The sheer lunacy of Tuesday night's fourth quarter--in which the Bulls hit just three shots, blew a nine-point lead and ended up with a stunning 97-93 loss to Orlando at the United Center--was simply too ridiculous to contemplate.

   

"We just got stagnant," Hinrich said. "We just stopped moving the ball and the hole shrunk up on us."

It shrunk like a new cotton sock on a five-hour dryer cycle. Herewith, the gory fourth-quarter totals:

Three field goals on 21 attempts, for a sub-Arctic 14.3 shooting percentage. Aside from Andres Nocioni, who capped his career-high 26 points with two fourth-quarter buckets, the rest of the Bulls shot 1 of 19.

That was complemented by a 3-for-8 showing at the free-throw line, all leading to 11 points, a season low for the fourth quarter.

The even gorier consequences: The Bulls (31-40) flubbed a chance to inch closer to idle Philadelphia in the chase for the Eastern Conference's eighth and final playoff spot, instead dropping two games behind the 76ers while middling-but-improving Orlando (28-43) won its fourth straight and just its eighth road game of the year.

"I'll take a look at it, but it didn't look like we stepped up with confidence to shoot the ball," Bulls coach Scott Skiles said. "It looked like we became very hesitant, and then you step up there and miss free throws, and it starts snowballing, and we got into trouble, obviously."
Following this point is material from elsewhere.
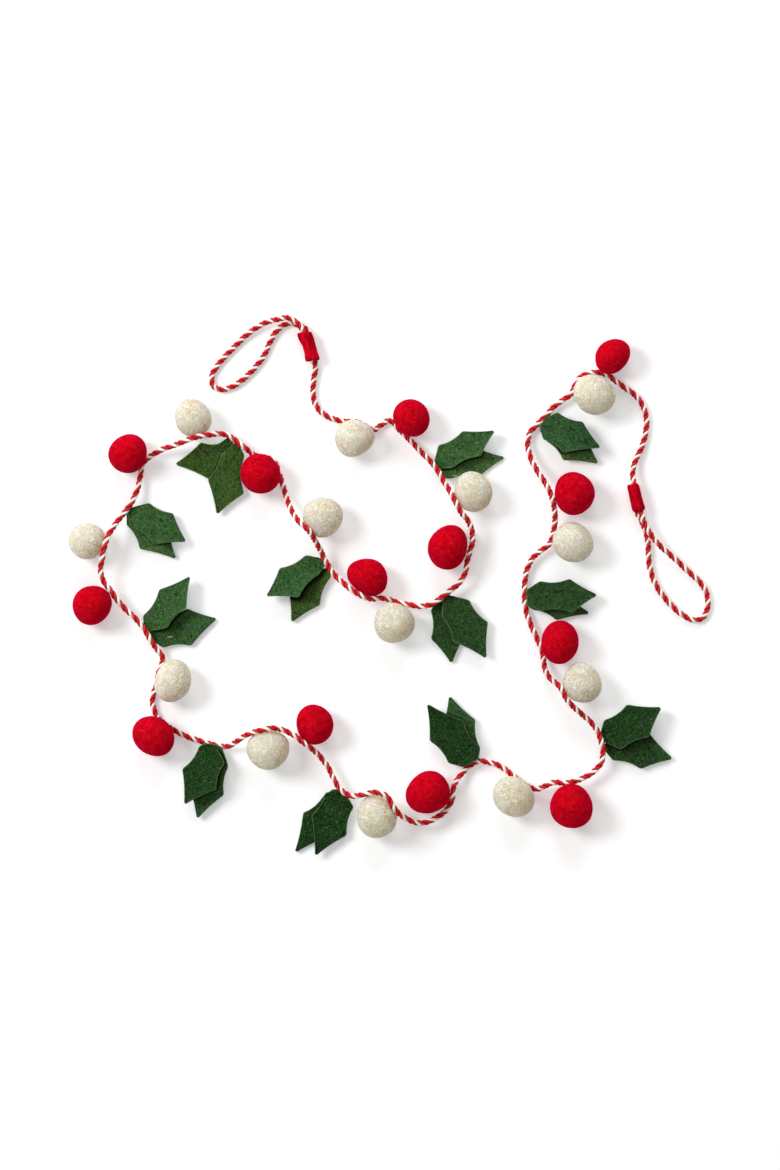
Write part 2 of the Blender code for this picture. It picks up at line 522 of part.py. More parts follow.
def build_ball(name, path, material, collection):
    """A ball seated against the cord, moved along the surface from its place in the table."""
    x, y, length, width, turn, corner, corner_turn = BALLS[name]
    data, rest_height = ball_mesh(name, length * MM, width * MM, turn, corner, corner_turn)
    centre = plan_point(x, y)
    centre.z = rest_height
    skin = [vertex.co.copy() for vertex in data.vertices]
    skin += [(skin[one] + skin[other]) / 2 for one, other in data.edge_keys]
    skin += [polygon.center.copy() for polygon in data.polygons]
    wanted = CORD_RADIUS + PIECE_GAP
    for _ in range(BALL_SEATING_ROUNDS):
        distance, foot = nearest_on_path([centre + point for point in skin], path)
        _, axis_foot = nearest_on_path([centre], path)
        away = centre - axis_foot
        steepness = away.length
        away.z = 0.0
        centre += away.normalized() * ((wanted - distance) * steepness / away.length)
    thing = add_object(name, data, material, collection)
    thing.location = centre
    data.shade_smooth()
    return thing


# Leaves

def leaf_row(name):
    return dict(zip(LEAF_COLUMN_NAMES, LEAVES[name]))


def hollow_edge(start, end, inside, depth_share):
    """Two points of the shallow hollow between two of a holly leaf's corners."""
    chord = end - start
    inward = Vector((-chord.y, chord.x, 0.0)).normalized()
    if inward.dot(inside - start) < 0:
        inward = -inward
    depth = chord.length * depth_share
    thirds = []
    for share in (1 / 3, 2 / 3):
        thirds.append(start + chord * share + inward * (depth * 4 * share * (1 - share)))
    return thirds


def leaf_side(corner, near, spike, tip_corner, middle):
    """One edge of a leaf from its base to its tip."""
    edge = [corner, near]
    edge += hollow_edge(near, spike, middle, LEAF_HOLLOW)
    edge.append(spike)
    edge += hollow_edge(spike, tip_corner, middle, LEAF_TIP_HOLLOW)
    edge.append(tip_corner)
    return edge


def base_corner(row, letter):
    """A leaf's corner at the cord, run on along its edge where it goes under the cord."""
    corner = plan_point(*row["base_" + letter])
    if row["hold"] == "under":
        near = plan_point(*row["near_" + letter])
        corner += (corner - near).normalized() * LEAF_RUN_UNDER
    return corner


def leaf_edges(row):
    """Both edges of a leaf, from base to tip, flat on the surface."""
    corner_a = base_corner(row, "a")
    corner_b = base_corner(row, "b")
    base = corner_a.lerp(corner_b, 0.5)
    tip = plan_point(*row["tip"])
    along = (tip - base).normalized()
    sideways = Vector((-along.y, along.x, 0.0))
    middle = base.lerp(tip, 0.5)
    edges = []
    for corner, side, letter in ((corner_a, 1, "a"), (corner_b, -1, "b")):
        edges.append(leaf_side(
            corner,
            plan_point(*row["near_" + letter]),
            plan_point(*row["spike_" + letter]),
            tip + sideways * (side * LEAF_TIP_HALF_WIDTH),
            middle,
        ))
    return base, tip, edges[0], edges[1]


def build_leaf(name, material, collection):
    """A leaf cut from thick felt: a sheet through its two edges, leaning and tilted."""
    row = leaf_row(name)
    base, tip, edge_a, edge_b = leaf_edges(row)
    rows = len(edge_a)
    length = (tip - base).length
    along = (tip - base).normalized()
    toward_b = Vector((along.y, -along.x, 0.0))
    mesh = bmesh.new()
    grid = bmesh.ops.create_grid(mesh, x_segments=LEAF_COLUMNS, y_segments=rows - 1, size=0.5)
    for vertex in grid["verts"]:
        share = vertex.co.x + 0.5
        place = round((vertex.co.y + 0.5) * (rows - 1))
        spot = edge_a[place].lerp(edge_b[place], share) - base
        run = spot.dot(along) / length
        out = spot.dot(toward_b) / (length * LEAF_SPIKE_SHARE)
        spot.z = (row["rise"] * run + row["tilt"] * out) * MM
        vertex.co = spot
    bmesh.ops.recalc_face_normals(mesh, faces=mesh.faces[:])
    data = bpy.data.meshes.new(name)
    mesh.to_mesh(data)
    mesh.free()
    thing = add_object(name, data, material, collection)
    thing.location = base
    sheet = thing.modifiers.new("felt thickness", "SOLIDIFY")
    sheet.thickness = LEAF_THICKNESS
    sheet.offset = 0.0
    return thing


def solid_probe(thing):
    """A search tree of an object's evaluated surface, and points along all its edges."""
    bpy.context.view_layer.update()
    evaluated = thing.evaluated_get(bpy.context.evaluated_depsgraph_get())
    data = evaluated.to_mesh()
    corners = [thing.matrix_world @ vertex.co for vertex in data.vertices]
    faces = [tuple(polygon.vertices) for polygon in data.polygons]
    points = list(corners)
    for one, other in data.edge_keys:
        run = corners[other] - corners[one]
        count = int(run.length / PROBE_SPACING)
        points += [corners[one] + run * (step / (count + 1)) for step in range(1, count + 1)]
    evaluated.to_mesh_clear()
    return BVHTree.FromPolygons(corners, faces), points


def surface_height(tree, x, y, from_above):
    """Height of the highest or lowest point of a surface over a spot, or None."""
    start = Vector((x, y, PROBE_HEIGHT if from_above else -PROBE_HEIGHT))
    way = Vector((0.0, 0.0, -1.0 if from_above else 1.0))
    hit = tree.ray_cast(start, way)[0]
    return None if hit is None else hit.z


def shared_points(some, others):
    """The points of two sets that lie in the plan box of both."""
    reach = []
    for axis in (0, 1):
        low = max(min(point[axis] for point in some), min(point[axis] for point in others))
        high = min(max(point[axis] for point in some), max(point[axis] for point in others))
        reach.append((low, high))
    (west, east), (south, north) = reach
    return [
        point for point in some + others
        if west <= point.x <= east and south <= point.y <= north
    ]


def least_clearance(lower, upper):
    """The smallest height between two surfaces, one over the other, or None."""
    lower_tree, lower_points = lower
    upper_tree, upper_points = upper
    least = None
    for point in shared_points(lower_points, upper_points):
        under = surface_height(lower_tree, point.x, point.y, True)
        over = surface_height(upper_tree, point.x, point.y, False)
        if under is None or over is None:
            continue
        if least is None or over - under < least:
            least = over - under
    return least


def settle_leaf(leaf, neighbours, hold):
    """Move a leaf up or down until it lies just under, or just over, its neighbours."""
    own = solid_probe(leaf)
    shifts = []
    for neighbour in neighbours:
        other = solid_probe(neighbour)
        if hold == "under":
            clearance = least_clearance(own, other)
        else:
            clearance = least_clearance(other, own)
        if clearance is not None:
            shifts.append(clearance - PIECE_GAP)
    step = min(shifts)
    leaf.location.z += step if hold == "under" else -step


def build_leaf_pair(number, cord, material, collection):
    upper_name = f"leaf_{number:02d}_upper"
    lower_name = f"leaf_{number:02d}_lower"
    upper = build_leaf(upper_name, material, collection)
    lower = build_leaf(lower_name, material, collection)
    if leaf_row(upper_name)["hold"] == "under":
        settle_leaf(upper, [cord], "under")
        settle_leaf(lower, [cord, upper], "under")
    else:
        settle_leaf(lower, [cord], "over")
        settle_leaf(upper, [cord, lower], "over")


def build_garland():
    clear_scene()
    collection = bpy.data.collections.new("felt_holly_garland")
    bpy.context.scene.collection.children.link(collection)
    materials = make_materials()
    path = cord_path()
    cord = build_cord(path, materials["cord_red"], collection)
    for name in SLEEVES:
        build_sleeve(name, materials["felt_red"], collection)
    for name in BALLS:
        felt = materials["felt_cream" if "cream" in name else "felt_red"]
        build_ball(name, path, felt, collection)
    for number in range(1, len(LEAVES) // 2 + 1):
        build_leaf_pair(number, cord, materials["felt_green"], collection)


build_garland()
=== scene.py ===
"""Felt holly garland laid out flat: the looks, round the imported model."""
import math
import random

import bmesh
import bpy
import numpy as np
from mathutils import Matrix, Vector, noise
from mathutils.kdtree import KDTree


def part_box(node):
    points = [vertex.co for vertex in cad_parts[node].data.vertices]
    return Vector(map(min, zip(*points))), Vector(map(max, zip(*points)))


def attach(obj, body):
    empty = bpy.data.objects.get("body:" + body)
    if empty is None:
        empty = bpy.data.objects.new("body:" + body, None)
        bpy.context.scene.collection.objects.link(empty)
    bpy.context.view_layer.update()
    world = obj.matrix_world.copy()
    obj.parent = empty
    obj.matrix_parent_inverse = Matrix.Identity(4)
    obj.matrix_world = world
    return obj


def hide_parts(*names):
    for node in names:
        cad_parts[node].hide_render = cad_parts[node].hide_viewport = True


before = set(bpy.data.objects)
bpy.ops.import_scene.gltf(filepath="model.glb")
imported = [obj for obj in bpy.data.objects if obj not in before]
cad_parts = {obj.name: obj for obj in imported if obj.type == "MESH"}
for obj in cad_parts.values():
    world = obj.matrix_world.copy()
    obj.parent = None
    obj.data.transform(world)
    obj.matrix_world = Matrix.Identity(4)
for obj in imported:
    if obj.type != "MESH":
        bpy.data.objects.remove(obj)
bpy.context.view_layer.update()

MM = 0.001

# Picture units: x to the right, y down, one unit is PICTURE_STEP on the surface.
PICTURE_STEP = 0.625 * MM
PICTURE_CENTRE_X = 370.0
PICTURE_CENTRE_Y = 596.0
PICTURE_WIDTH = 780
PICTURE_HEIGHT = 1170

# Camera and light
CAMERA_DISTANCE = 3.0
CAMERA_SENSOR = 36.0
SHARP_HEIGHT = 6 * MM
LIGHT_DISTANCE = 3.0
LAMPS = {
    # name: way to the lamp in plan, tilt from upright in degrees, size, power
    "key": ((-0.90, 0.43), 47, 1.3, 60.0),
    "top": ((0.0, 1.0), 62, 1.9, 41.0),
}
SKY_STRENGTH = 0.43
SKY_COLOUR = (1.0, 0.97, 0.87)
FLOOR_WHITE = 0.84
FLOOR_GLOW = 0.28
FLOOR_GLOW_COLOUR = (0.90, 0.96, 1.05)
FLOOR_HALF = 5.0

# Cord: three plies twisted to the right, the first one white
CORD_RADIUS = 1.9 * MM
CORD_VALLEY = 1.25 * MM
PLY_TURNS = (112.0, 124.0, 124.0)
PLY_STEPS = 10
CORD_RINGS_A_TURN = 14
CORD_FINE_STEPS = 12
CORD_FINE_SAMPLES = 8000
CORD_MOUTH_REACH = 1.5 * MM
CORD_END_INSET = 1.0 * MM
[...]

Really, the Bulls were in trouble long before that. Their defense chased Orlando all night, particularly guard Jameer Nelson (24 points), allowing the Magic to shoot 50 percent from the floor through three quarters.

The Bulls were crisp enough to mask their deficiencies to that point, firing at a 51.6 percent clip through three quarters. But then the offense vacated the premises.

Orlando's Hedo Turkoglu drained a baseline jumper with two minutes to go for the Magic's first lead since the first minute of the game--but the die was cast well before that.

"Problem is, when you're not getting buckets, you have to get stops," Bulls guard Ben Gordon said. "That's something we didn't do."

If the Bulls wind up just a notch or two below that eighth playoff spot at season's end, these could be 12 of the more prickly minutes in their memories. They were up double digits in the second half against a team that had been just goofy away from Orlando all year. Instead, they dropped to 7-14 in contests decided by four points or fewer."That has been the story with us all year," Bulls guard Chris Duhon said. "We've had games we've been in control of and somehow we've found a way to let them slip away."